● What you should do:
Write out again only the lines running from the one that contains "build_case()" to the end of the records below, including both the first and the last.

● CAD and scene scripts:
####################
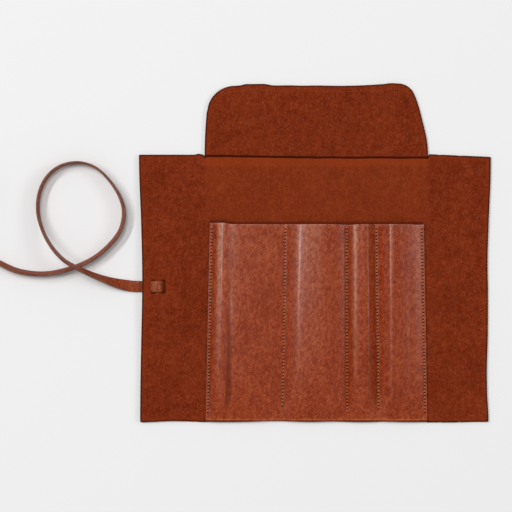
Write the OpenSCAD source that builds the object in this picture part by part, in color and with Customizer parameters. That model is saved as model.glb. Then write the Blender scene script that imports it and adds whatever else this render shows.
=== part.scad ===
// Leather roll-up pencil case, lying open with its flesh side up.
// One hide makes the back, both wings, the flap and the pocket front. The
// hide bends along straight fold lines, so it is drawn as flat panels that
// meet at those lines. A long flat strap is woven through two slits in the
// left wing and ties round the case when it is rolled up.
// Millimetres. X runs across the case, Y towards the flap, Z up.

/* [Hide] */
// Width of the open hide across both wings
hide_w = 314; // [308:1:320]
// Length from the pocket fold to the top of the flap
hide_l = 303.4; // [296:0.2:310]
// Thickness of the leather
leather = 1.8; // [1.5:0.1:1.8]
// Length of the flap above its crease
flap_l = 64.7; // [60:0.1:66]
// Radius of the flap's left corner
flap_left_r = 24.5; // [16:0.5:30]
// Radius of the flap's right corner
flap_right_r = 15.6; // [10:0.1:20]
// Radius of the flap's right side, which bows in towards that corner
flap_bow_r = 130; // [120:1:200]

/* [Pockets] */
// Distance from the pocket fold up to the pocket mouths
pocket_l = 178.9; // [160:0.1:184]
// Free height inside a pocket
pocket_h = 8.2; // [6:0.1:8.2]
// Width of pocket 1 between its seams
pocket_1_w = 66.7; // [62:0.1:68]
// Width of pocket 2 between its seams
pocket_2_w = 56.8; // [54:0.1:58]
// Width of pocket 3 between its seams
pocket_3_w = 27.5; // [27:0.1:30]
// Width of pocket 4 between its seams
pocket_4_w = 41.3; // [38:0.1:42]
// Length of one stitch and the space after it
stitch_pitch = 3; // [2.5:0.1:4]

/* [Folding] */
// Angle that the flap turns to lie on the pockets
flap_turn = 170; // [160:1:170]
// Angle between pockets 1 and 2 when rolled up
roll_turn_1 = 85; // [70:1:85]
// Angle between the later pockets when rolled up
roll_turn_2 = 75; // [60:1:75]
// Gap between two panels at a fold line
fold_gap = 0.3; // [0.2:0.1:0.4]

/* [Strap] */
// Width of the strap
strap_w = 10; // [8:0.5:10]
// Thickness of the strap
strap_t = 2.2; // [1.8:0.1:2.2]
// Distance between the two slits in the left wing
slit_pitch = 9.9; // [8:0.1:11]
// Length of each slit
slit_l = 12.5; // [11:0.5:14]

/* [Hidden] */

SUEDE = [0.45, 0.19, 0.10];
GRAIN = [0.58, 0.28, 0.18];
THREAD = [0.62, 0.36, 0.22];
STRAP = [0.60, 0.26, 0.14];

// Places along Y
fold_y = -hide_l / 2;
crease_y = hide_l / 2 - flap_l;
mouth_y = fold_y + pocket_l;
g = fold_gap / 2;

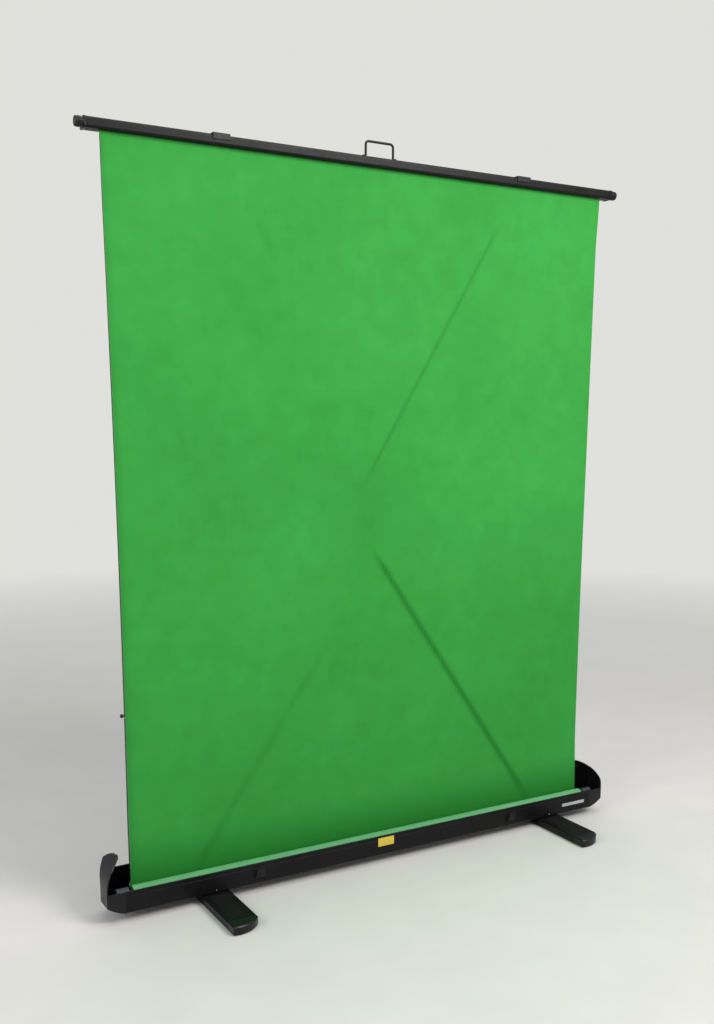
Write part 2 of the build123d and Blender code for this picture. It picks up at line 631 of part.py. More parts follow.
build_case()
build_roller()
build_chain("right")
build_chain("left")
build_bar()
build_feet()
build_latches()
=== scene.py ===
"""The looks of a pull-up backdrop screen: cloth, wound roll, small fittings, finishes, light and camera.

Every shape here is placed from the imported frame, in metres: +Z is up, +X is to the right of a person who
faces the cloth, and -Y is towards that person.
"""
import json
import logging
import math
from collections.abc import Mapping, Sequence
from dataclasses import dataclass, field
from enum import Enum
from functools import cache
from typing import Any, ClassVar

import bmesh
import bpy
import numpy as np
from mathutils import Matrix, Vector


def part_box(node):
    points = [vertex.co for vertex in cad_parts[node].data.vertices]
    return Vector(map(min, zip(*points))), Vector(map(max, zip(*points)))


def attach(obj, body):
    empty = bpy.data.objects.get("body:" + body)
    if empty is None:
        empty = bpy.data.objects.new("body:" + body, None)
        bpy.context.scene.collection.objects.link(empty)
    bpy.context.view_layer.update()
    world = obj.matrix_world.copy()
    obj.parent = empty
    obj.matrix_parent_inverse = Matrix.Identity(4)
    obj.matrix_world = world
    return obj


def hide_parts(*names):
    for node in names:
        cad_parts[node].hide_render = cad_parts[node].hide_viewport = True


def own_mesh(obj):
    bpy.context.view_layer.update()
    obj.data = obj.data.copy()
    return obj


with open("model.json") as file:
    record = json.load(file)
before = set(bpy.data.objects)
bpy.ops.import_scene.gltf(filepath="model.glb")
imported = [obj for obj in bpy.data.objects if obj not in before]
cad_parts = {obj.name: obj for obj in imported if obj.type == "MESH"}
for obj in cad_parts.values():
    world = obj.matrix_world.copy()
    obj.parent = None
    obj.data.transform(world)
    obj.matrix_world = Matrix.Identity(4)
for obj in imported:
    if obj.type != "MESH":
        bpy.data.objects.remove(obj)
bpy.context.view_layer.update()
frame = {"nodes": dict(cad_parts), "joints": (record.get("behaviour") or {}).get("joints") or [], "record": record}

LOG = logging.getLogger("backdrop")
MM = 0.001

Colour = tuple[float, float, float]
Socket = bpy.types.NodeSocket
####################
● Right answer:
build_case()
build_roller()
build_chain("right")
build_chain("left")
build_bar()
build_feet()
build_latches()
=== scene.py ===
"""The looks of a pull-up backdrop screen: cloth, wound roll, small fittings, finishes, light and camera.

Every shape here is placed from the imported frame, in metres: +Z is up, +X is to the right of a person who
faces the cloth, and -Y is towards that person.
"""
import json
import logging
import math
from collections.abc import Mapping, Sequence
from dataclasses import dataclass, field
from enum import Enum
from functools import cache
from typing import Any, ClassVar

import bmesh
import bpy
import numpy as np
from mathutils import Matrix, Vector


def part_box(node):
    points = [vertex.co for vertex in cad_parts[node].data.vertices]
    return Vector(map(min, zip(*points))), Vector(map(max, zip(*points)))


def attach(obj, body):
    empty = bpy.data.objects.get("body:" + body)
    if empty is None:
        empty = bpy.data.objects.new("body:" + body, None)
        bpy.context.scene.collection.objects.link(empty)
    bpy.context.view_layer.update()
    world = obj.matrix_world.copy()
    obj.parent = empty
    obj.matrix_parent_inverse = Matrix.Identity(4)
    obj.matrix_world = world
    return obj


def hide_parts(*names):
    for node in names:
        cad_parts[node].hide_render = cad_parts[node].hide_viewport = True


def own_mesh(obj):
    bpy.context.view_layer.update()
    obj.data = obj.data.copy()
    return obj


with open("model.json") as file:
    record = json.load(file)
before = set(bpy.data.objects)
bpy.ops.import_scene.gltf(filepath="model.glb")
imported = [obj for obj in bpy.data.objects if obj not in before]
cad_parts = {obj.name: obj for obj in imported if obj.type == "MESH"}
for obj in cad_parts.values():
    world = obj.matrix_world.copy()
    obj.parent = None
    obj.data.transform(world)
    obj.matrix_world = Matrix.Identity(4)
for obj in imported:
    if obj.type != "MESH":
        bpy.data.objects.remove(obj)
bpy.context.view_layer.update()
frame = {"nodes": dict(cad_parts), "joints": (record.get("behaviour") or {}).get("joints") or [], "record": record}

LOG = logging.getLogger("backdrop")
MM = 0.001

Colour = tuple[float, float, float]
Socket = bpy.types.NodeSocket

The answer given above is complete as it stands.